I can't put images or links yet, so please search up political left vs right yourself if you don't know. Sorry!


----------



## piece in quite (Aug 10, 2015)

infp = stalin

entp = hitler


----------



## Hottest_Commie_Ever (Nov 11, 2015)

secluded form said:


> entp = hitler


I've always heard that Hitler was INFJ. Not sure though.

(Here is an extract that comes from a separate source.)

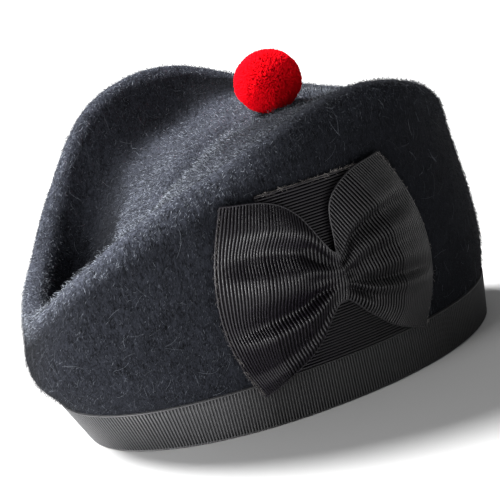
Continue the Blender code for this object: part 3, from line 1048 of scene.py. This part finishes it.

If you're talking about the political theory ENTP is closest to, why hitler?


----------



## Highway Nights (Nov 26, 2014)

ESTP.

Social Democracy


----------



## Lakigigar (Jan 4, 2016)

i'm an infp and i support (libertarian) communism


----------



## Hottest_Commie_Ever (Nov 11, 2015)

Lakigigar said:


> i'm an infp and i support (libertarian) communism


Hi, i don't know thaaat much about politics so please explain what libertarian communism is. Is it the ideal of communism (bottom left corner of political compass)? Because usually communist nations are considered rather authoritarian.

Or maybe i'm talking about something completely different.


----------



## Scoobyscoob (Sep 4, 2016)

ENTJ and I suppose my core beliefs coincide most closely with social democracy.

However, since I live in the US and there's no accurate conception of liberalism here I'd consider myself to be a center-left centrist.

If any of you play the game NationStates: I usually aim for a "Left-leaning college state". I would go for "Capitalizt" but the game seems to correlate economics with pollution. So "Left-leaning college state" is typically my go-to as that seems like the best compromise and most fitting of my playstyle.










:happy:


----------



## dismountedhussar (Mar 20, 2017)

I hate to be that guy but, the left/right political divide is only semi-useful in describing the seating arrangement of national assembly. It sort of makes sense in the Enlightenment context where the divide was strictly political*. In the mid-20th century context, a triangular graph with liberalism/democracy, communism, and fascism as the points works much better; political parties can then be described as a combination of the three.






I need to play HOI3 again. 
The cartesian-style political compass(left/right,authoritarian/libertarian) is an improvement but you still have weird things like Hitler being a centrist, an authoritarian one but still. A better system would be 3-dimensional (social,economic,authority) if only the general public could in 3-dimensions. *Rant over*

ISTP - Enlightened Alt-Centrist[SUP]TM[/SUP] (aka a jaded leftwing-libertarian) 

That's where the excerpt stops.